I married very young and had three children by the time I was twenty-three. Economics and traditions of the Ozarks kept me from attending college, and I pined away, needing something for my mind. Therefore when the opportunity arose, I went to work as an aide in the same public library I frequented during my childhood years. The intellectual challenges were exactly what was needed and I settled in for the next seventeen years. I ended up in charge of the children's services...the very place for which I was suited.
Still, I had needs that were not being addressed, so I tried my hand at writing. My first effort was brutally rejected and I determined to go at it in a more professional manner. I attended a writers' workshop held at the University of Missouri in Columbia. I learned something about writing as a beginner and the gate was open and I didn't slow down for quite a while.
In 1980 I left the library. Writing was now my choice of occupations, and I went to work for a daily newspaper, where I became combination reporter and assistant editor. I wanted to discover if I enjoyed writing enough to do it all the time and...I did. I loved writing. When I exhausted the newspaper position, I gave it up. I became a full-time 'stay-at-homer' and did a little writing on the side. I was published in a number of small local publications. I also published several articles and poetry in the OZARKS MOUNTAINEER magazine and BLUEGRASS UNLIMITED magazine. I also contracted to do a weekly column for the Newton County News and for the Cassville Republican.
After a while, I was tired of non-fiction, so I started a book. After many starts, it was finally finished. Due to a stroke of luck, CHILD SUPPORT was published. I am now working on a period novel, untitled, a juvenile fiction, Junkyard Bones, and a children's picture book, Extra-Special, Sooper-Dooper Ozark Ice Cream Cone: A Kid Mystery.

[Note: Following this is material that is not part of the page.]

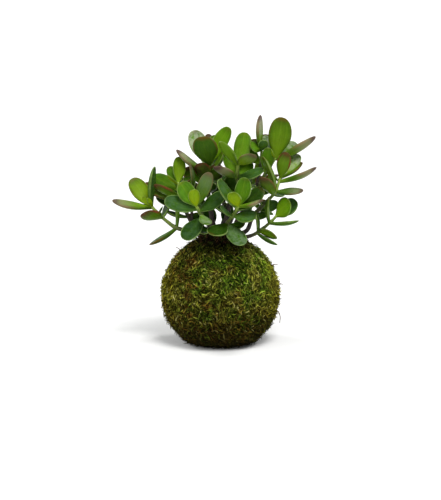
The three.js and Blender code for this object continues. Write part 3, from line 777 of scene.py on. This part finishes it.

I belong to several writing organizations including; Ozark Writers, Inc., Society of Childrens Book Writers and Illustrators, Western Writers of America, Missouri Writers Guild, Springfield Writers Guild, EPIC (Electronically Published Internet Connection) EPPRO (Electronically Published Professionals), Ozark Writers League and Monett Christian Writer's Guild. I am also an active member of the Missouri Folklore Society, host at Elderhostels in the Ozarks and present a musical heritage program in the form of a character, Granny Dingle. I am also available for children's programs where we can talk about folk traditions, Ozarks history and hill music. My husband says I am the busiest person and go more than anyone he knows who doesn't have a 'real' job. I agree.